What is worth noting here is that the countries cited in the Berkman Center paper–China, Iran, the UAE, Armenia, Ethiopia, Saudi Arabia, Yemen, Bahrain, Burma, Syria, Turkmenistan, Uzbekistan, and Vietnam–are all countries that engage in pervasive censorship of the Internet.  Therefore, Castro is basically saying that since DNS filtering works for repressive regimes, it can work in the United States too!” (quote source: www.eff.org)

They’re basically telling us that they aim to oppress us, all just so they could increase their profit and go back to their good old days when they had control over every aspect of their content and profited from every stage of distribution.  Even though “The U.N. characterizes access to the Internet as a human right, and government research in the U.K. and in the U.S. shows the enormous humanitarian benefits of network access for poor and vulnerable families” (quote source: publishersweekly.com), the neo-dictator wants to have control over our rights. (or should I say have a stranglehold on our rights?)  First it’ll be over copyrighted content, but who knows how much further such laws will spread (or be abused in back rooms), what ramifications they’ll have beyond the letter of the law?

Even more frightening, the neo-dictator is no longer content to influence or even make laws.  It wants to be judge and jury.  “‘The game changer with SOPA is that it gives private entities an enforcement mechanism that previously only existed with a court order,’ Ross Dannenberg of the intellectual property law firm Banner & Witcoff said in an interview.” (quote source: mashable.com)  It would be too easy use this new judicial toy to squash the competition, spin it as an oversight, and correct the “mistake” after the damage has already been done.

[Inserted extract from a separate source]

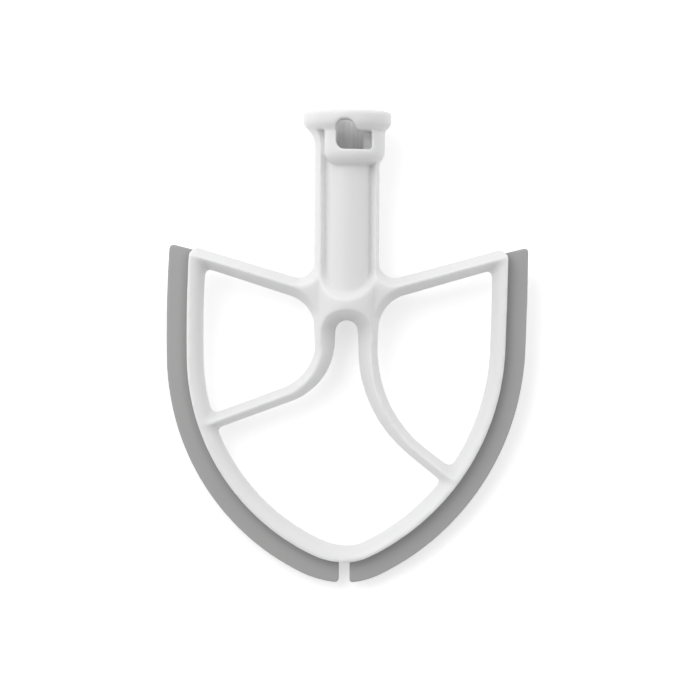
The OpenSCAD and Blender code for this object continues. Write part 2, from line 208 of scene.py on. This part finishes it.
kept_share = 0.65
beater.modifiers.new("fewer_triangles", "DECIMATE").ratio = kept_share
for part in (beater, *wings):
    print(part.name, "triangles:", count_triangles(part))

# %% [markdown]
# A moulded surface is never a perfect mirror of its mould: under a lens it has a fine,
# even grain, and its gloss changes a little from place to place. Both finishes here need
# this at their own scale, so it is built once as a shader node group and placed in each
# material with other values. A fine noise drives the bump, and a wide one the roughness.

# %% A shared grain for moulded surfaces
def new_group(name, inputs, outputs):
    group = bpy.data.node_groups.new(name, "ShaderNodeTree")
    for title, kind, value in inputs:
        socket = group.interface.new_socket(title, in_out="INPUT", socket_type=kind)
        socket.default_value = value
    for title, kind in outputs:
        group.interface.new_socket(title, in_out="OUTPUT", socket_type=kind)
    start = group.nodes.new("NodeGroupInput")
    end = group.nodes.new("NodeGroupOutput")
    return group, start.outputs, end.inputs


def noise(tree, place, scale, detail):
    node = tree.nodes.new("ShaderNodeTexNoise")
    feed_all(tree, node, {"Vector": place, "Scale": scale, "Detail": detail})
    return node.outputs["Fac"]


grain_detail = 2.0
clouds_per_metre = 90.0


def moulded_grain():
    group, start, end = new_group(
        "moulded_grain",
        [
            ("Grains per Metre", "NodeSocketFloat", 1500.0),
            ("Depth", "NodeSocketFloat", 0.02 * mm),
            ("Roughness", "NodeSocketFloat", 0.4),
            ("Spread", "NodeSocketFloat", 0.05),
        ],
        [("Roughness", "NodeSocketFloat"), ("Normal", "NodeSocketVector")],
    )
    place = group.nodes.new("ShaderNodeTexCoord").outputs["Object"]
    grain = noise(group, place, start["Grains per Metre"], grain_detail)
    bump = group.nodes.new("ShaderNodeBump")
    feed_all(group, bump, {"Height": grain, "Distance": start["Depth"]})
    group.links.new(bump.outputs["Normal"], end["Normal"])
    clouds = noise(group, place, clouds_per_metre, grain_detail)
    around = maths(group, "SUBTRACT", clouds, 0.5)
    rough = maths(group, "MULTIPLY_ADD", around, start["Spread"], start["Roughness"])
    group.links.new(rough, end["Roughness"])
    return group


grain_group = moulded_grain()
print("group:", grain_group.name, [item.name for item in grain_group.interface.items_tree])

# %% [markdown]
# The hub's bore is drawn out along its axis when the core pin leaves the mould, and the
# steel shaft later rubs it the same way, so its wall has fine lines along it. A noise
# texture that is stretched along the axis draws them. The axis, the radius and the
# length come from the record's own bore, so the lines lie where the bore is.

# %% Measure the bore and split a place along its axis
bore = next(mount for mount in frame["record"]["mounts"] if mount["name"] == "shaft_bore")
bore_point, bore_axis = Vector(bore["pos_m"]), Vector(bore["axis"])
bore_radius = bore["dims"]["r_mm"] * mm
bore_half = bore["dims"]["length_mm"] * mm / 2


def along_and_across(tree):
    place = tree.nodes.new("ShaderNodeTexCoord").outputs["Object"]
    offset = vector_maths(tree, "SUBTRACT", place, bore_point)
    along = vector_maths(tree, "PROJECT", offset, bore_axis)
    return along, vector_maths(tree, "SUBTRACT", offset, along)


print("bore radius and half length in mm:", round(bore_radius / mm, 2), round(bore_half / mm, 2))

# %% [markdown]
# The lines must stay on the wall of the bore: the frame is one piece with one material,
# and lines anywhere else would look like scratches. A mask does that, with no need for a
# second material: it is full within the bore's radius and half length, and it fades out
# over a fraction of a millimetre beyond them. The group gives out the masked colour.

# %% Lines along the wall of the bore
lines_along, lines_across = 25.0, 1300.0
lines_detail = 3.0
faint_line, strong_line = 0.4, 0.65
mask_full, mask_none = 0.2 * mm, 0.5 * mm


def drawn_bore():
    group, start, end = new_group(
        "drawn_bore",
        [
            ("Colour", "NodeSocketColor", (0.8, 0.8, 0.8, 1.0)),
            ("Line Colour", "NodeSocketColor", (0.6, 0.6, 0.6, 1.0)),
            ("Radius", "NodeSocketFloat", bore_radius),
            ("Half Length", "NodeSocketFloat", bore_half),
        ],
        [("Colour", "NodeSocketColor")],
    )
    along, across = along_and_across(group)
    slow = vector_maths(group, "MULTIPLY", along, Vector.Fill(3, lines_along))
    fast = vector_maths(group, "MULTIPLY", across, Vector.Fill(3, lines_across))
    lines = noise(group, vector_maths(group, "ADD", slow, fast), 1.0, lines_detail)
    strong = ramp(group, lines, faint_line, strong_line)
    past_wall = maths(group, "SUBTRACT", vector_maths(group, "LENGTH", across), start["Radius"])
    past_end = maths(group, "SUBTRACT", vector_maths(group, "LENGTH", along), start["Half Length"])
    inside = ramp(group, maths(group, "MAXIMUM", past_wall, past_end), mask_none, mask_full)
    amount = maths(group, "MULTIPLY", strong, inside)
    lined = mix(group, "RGBA", amount, start["Colour"], start["Line Colour"])
    group.links.new(lined, end["Colour"])
    return group


bore_group = drawn_bore()
print("group:", bore_group.name, [item.name for item in bore_group.interface.items_tree])

# %% [markdown]
# The frame and the wings both come out of a mould, so one function makes the base of
# both finishes: a Principled BSDF with the shared grain on its roughness and its normal.
# What is the same all over the surface is set on the shader, and the group feeds what
# changes from place to place.

# %% The base of a moulded finish
def moulded_material(name, specular, grain_values):
    material = bpy.data.materials.new(name)
    material.use_nodes = True
    tree = material.node_tree
    shader = tree.nodes["Principled BSDF"]
    shader.inputs["Specular IOR Level"].default_value = specular
    grain = tree.nodes.new("ShaderNodeGroup")
    grain.node_tree = grain_group
    feed_all(tree, grain, grain_values)
    tree.links.new(grain.outputs["Roughness"], shader.inputs["Roughness"])
    tree.links.new(grain.outputs["Normal"], shader.inputs["Normal"])
    return material, tree, shader


def dress(part, material):
    for slot in part.material_slots:
        slot.material = material
    if not part.material_slots:
        part.data.materials.append(material)


print("material slots:", {part.name: len(part.material_slots) for part in (beater, *wings)})

# %% [markdown]
# The frame is a hard white plastic, white all through and glossy enough to hold a soft
# highlight. Light enters it a little and comes out nearby, which lifts the shade in its
# corners. Subsurface scattering over a few millimetres gives that, and a paler colour
# alone wouldn't. The bore's lines go into the same material through their mask.

# %% White plastic for the frame
white = (0.84, 0.84, 0.84, 1.0)
line_shade = (0.7, 0.7, 0.7, 1.0)
light_depth = 2.5 * mm
white_specular = 0.5
white_grain = {"Grains per Metre": 900.0, "Depth": 0.012 * mm, "Roughness": 0.36, "Spread": 0.05}

frame_white, white_tree, white_shader = moulded_material("frame_white", white_specular, white_grain)
lined_white = white_tree.nodes.new("ShaderNodeGroup")
lined_white.node_tree = bore_group
feed_all(white_tree, lined_white, {"Colour": white, "Line Colour": line_shade})
white_tree.links.new(lined_white.outputs["Colour"], white_shader.inputs["Base Color"])
white_shader.inputs["Subsurface Weight"].default_value = 0.8
white_shader.inputs["Subsurface Radius"].default_value = (1.0, 1.0, 1.0)
white_shader.inputs["Subsurface Scale"].default_value = light_depth
dress(beater, frame_white)
print("frame:", frame_white.name, "light enters", round(light_depth / mm, 1), "mm")

# %% [markdown]
# The wings are a matt grey rubber, with a deeper and finer grain. Shade is painted into
# the rubber's colour in the corner along the rim, where little light falls. A mask drawn
# in an image would need an image file. The Ambient Occlusion node measures how open each
# point is within a few millimetres, and a ramp turns that into the mix of a painted-shade grey and
# the rubber's own grey.

# %% Grey rubber for the wings, with painted shade along the rim
# The first grey is painted shade for the corner along the rim, the second the rubber's own grey.
painted_shade_grey = (0.3, 0.296, 0.296, 1.0)
open_grey = (0.43, 0.425, 0.425, 1.0)
painted_shade_width = 5 * mm
closed, fully_open = 0.45, 0.95
grey_specular = 0.35
grey_grain = {"Grains per Metre": 1600.0, "Depth": 0.03 * mm, "Roughness": 0.62, "Spread": 0.08}

wing_grey, grey_tree, grey_shader = moulded_material("wing_grey", grey_specular, grey_grain)
# The darker grey is painted shade, put where the Ambient Occlusion node finds the rim close by.
corner = grey_tree.nodes.new("ShaderNodeAmbientOcclusion")
corner.inputs["Distance"].default_value = painted_shade_width
openness = ramp(grey_tree, corner.outputs["AO"], closed, fully_open)
rubber = mix(grey_tree, "RGBA", openness, painted_shade_grey, open_grey)
grey_tree.links.new(rubber, grey_shader.inputs["Base Color"])
for wing in wings:
    dress(wing, wing_grey)
print("wings:", wing_grey.name, "darker within", round(painted_shade_width / mm, 1), "mm of the rim")

# %% [markdown]
# The beater lies on a plain white table. A table lit like the beater would render light
# grey, and stronger lamps would burn out the white frame. So the table adds a little
# light of its own, only for rays that come from the camera or a reflection: the bare
# table reaches white, and a shadow on it still shows.

# %% A white table that keeps the shadow
def seen_directly(tree):
    path = tree.nodes.new("ShaderNodeLightPath").outputs
    reflected = maths(tree, "MAXIMUM", path["Is Camera Ray"], path["Is Glossy Ray"])
    return maths(tree, "MAXIMUM", reflected, path["Is Transmission Ray"])


def table_material(shade, glow):
    material = bpy.data.materials.new("white_table")
    material.use_nodes = True
    tree = material.node_tree
    shader = tree.nodes["Principled BSDF"]
    shader.inputs["Roughness"].default_value = 0.9
    shader.inputs["Specular IOR Level"].default_value = 0.0
    shader.inputs["Emission Color"].default_value = (1.0, 1.0, 1.0, 1.0)
    seen = seen_directly(tree)
    tree.links.new(ramp(tree, seen, 0.0, 1.0, shade, 1.0), shader.inputs["Base Color"])
    tree.links.new(ramp(tree, seen, 0.0, 1.0, 0.0, glow), shader.inputs["Emission Strength"])
    return material


table_size = 6.0
table_shade = 0.8
table_glow = 0.38

bpy.ops.mesh.primitive_plane_add(size=table_size, location=(0.0, 0.0, low.z))
table = bpy.context.object
table.name = "table"
table.data.materials.append(table_material(table_shade, table_glow))
print("table:", table_size, "m wide, at height", round(table.location.z / mm, 3), "mm")

# %% [markdown]
# A light tent gives this kind of picture: white cloth on all sides, lit from outside. The
# cloth on the left, on the right and beyond the hub is bright, and the side toward the
# viewer is open and darker, so slopes that face it are the darkest. Large lamps would do
# it too, but the world plays the tent with less noise: each bright side adds light by
# the cosine of the angle to its direction. Seen directly, the tent is plain white.

# %% A light tent with three bright sides
def light_tent(level, sides):
    world = bpy.data.worlds.new("light_tent")
    bpy.context.scene.world = world
    world.use_nodes = True
    tree = world.node_tree
    cloth = tree.nodes["Background"]
    cloth.inputs["Color"].default_value = (1.0, 1.0, 1.0, 1.0)
    view = tree.nodes.new("ShaderNodeTexCoord").outputs["Generated"]
    total = level
    for toward, strength in sides:
        facing = maths(tree, "MAXIMUM", vector_maths(tree, "DOT_PRODUCT", view, toward), 0.0)
        total = maths(tree, "MULTIPLY_ADD", facing, strength, total)
    shown = ramp(tree, seen_directly(tree), 0.0, 1.0, total, 1.0)
    tree.links.new(shown, cloth.inputs["Strength"])
    return world


left, right, beyond = (-1.0, 0.0, 0.0), (1.0, 0.0, 0.0), (0.0, 1.0, 0.0)
tent_level = 0.15
tent_sides = ((left, 0.97), (right, 0.87), (beyond, 0.71))

tent = light_tent(tent_level, tent_sides)
print(tent.name, "level", tent_level, "sides", [strength for toward, strength in tent_sides])

# %% [markdown]
# A tent alone lights a thing so evenly that the eye finds no direction. One large round
# lamp above the hub's left adds it, as a window would. It is wide for its distance, so
# the shadows that it casts stay soft.

# %% One lamp above the left
def soft_lamp(name, direction, distance, size, power):
    data = bpy.data.lights.new(name, "AREA")
    data.shape = "DISK"
    data.size = size
    data.energy = power
    lamp = bpy.data.objects.new(name, data)
    toward = Vector(direction).normalized()
    lamp.location = toward * distance
    lamp.rotation_euler = toward.to_track_quat("Z", "Y").to_euler()
    bpy.context.collection.objects.link(lamp)
    return lamp


lamp_direction = (-0.45, 0.45, 0.77)
lamp_distance, lamp_size, lamp_power = 1.2, 0.8, 3.6

key_lamp = soft_lamp("key_lamp", lamp_direction, lamp_distance, lamp_size, lamp_power)
print("lamp at", [round(side, 2) for side in key_lamp.location], "power", key_lamp.data.energy)

# %% [markdown]
# The picture is taken from straight above, from about 0.7 m, so the tall hub leans a
# little outward in it. The lens follows from the distance and from how large the beater
# is in the picture. The camera is turned by a fraction of a degree, as if set by hand.

# %% The camera above the table
camera_height = 0.692
camera_side = 1.29 * mm
camera_along = -0.74 * mm
camera_turn = math.radians(0.3)
picture_side = 700
focal_pixels = 1658.0
sensor_side = 36.0

lens = bpy.data.cameras.new("overhead_camera")
lens.sensor_width = sensor_side
lens.lens = sensor_side * focal_pixels / picture_side
camera = bpy.data.objects.new("overhead_camera", lens)
camera.location = (camera_side, camera_along, camera_height)
camera.rotation_euler = (0.0, 0.0, camera_turn)
bpy.context.collection.objects.link(camera)
bpy.context.scene.camera = camera
bpy.context.scene.view_settings.view_transform = "Standard"
print("lens:", round(lens.lens, 2), "mm")

# %% [markdown]
# The last cell marks the end of the script.


print("scene built")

David Rusenko, co-founder of Weebly.com and a former GoDaddy client, uses his ordeal with GoDaddy to illustrate what the world will be like if SOPA passes.  David tells his story of an incident in which one complaint from someone who got a bad review on Weebly was all it took for GoDaddy to decide they were going to remove all of Weebly’s DNS entries.  But after one conversation with Paul, they reversed their decision to do so.  So based on one complaint they were going to blindly shut down someone’s livelihood; but based on one phone call with Paul, they just as easily changed their minds.  With SOPA I suspect that getting shut down will be just as easy but infinitely more difficult to restore the damage since the good folks enforcing SOPA would’ve treated Paul as a violator of their legislation, not a client.

And countless websites will be blocked by SOPA, websites that will be innocent.  Back in February of 2011 the U.S. government mistakenly shut down 84,000 websites as they proceeded to attempt to seize child pornography websites.  I guess no one told those people that when it comes to the InterNET, things are connected.  I’m going to take a risk and predict that same incidents will occur as the neo-dictator’s robot army blindly enforce SOPA with all the humanity of the Terminator.

The neo-dictator is meeting much resistance, however.

“The latest to mount the argument against SOPA’s constitutionality is the Stanford Law Review. A well-sourced article published on Monday and authored by three separate law school professors reads, in part:

This not only violates basic principles of due process by depriving persons of property without a fair hearing and a reasonable opportunity to be heard, it also constitutes an unconstitutional abridgement of the freedom of speech protected by the First Amendment.” (quote source: The Atlantic)

After GoDaddy came out in favor of SOPA, even though they apologized for it (albeit unconvincingly) and “withdrew” their support, there was a 70,000+ exodus in less than a week. That’s less than 0.1% of GoDaddy’s business (before taking into account new customers they gained during the same week), so they’re not exactly going bankrupt any time soon. (information source: PCWorld) But that 70,000+ exodus could have a ripple effect, especially if SOPA passes.

SOPA and PIPA were created by corporations and industries that didn’t have enough foresight to prepare for the ways in which the Internet would impact them. Rather than adapt, they want the rest of us to sympathize with their loss of revenue while they set a dangerous precedence of circumventing the first and sixth amendments and having private entities enforce their laws, not to mention the effects on innovation and commerce. I do understand the problem content providers face with piracy. They spend their time, money, and efforts on their projects, and it’s only fair to expect a return on their investment. And I hope they do find a solution. But this is not the way. SOPA and PIPA may initially serve their intended purpose in the beginning, but in the long run they will be about as effective as America’s war on drugs.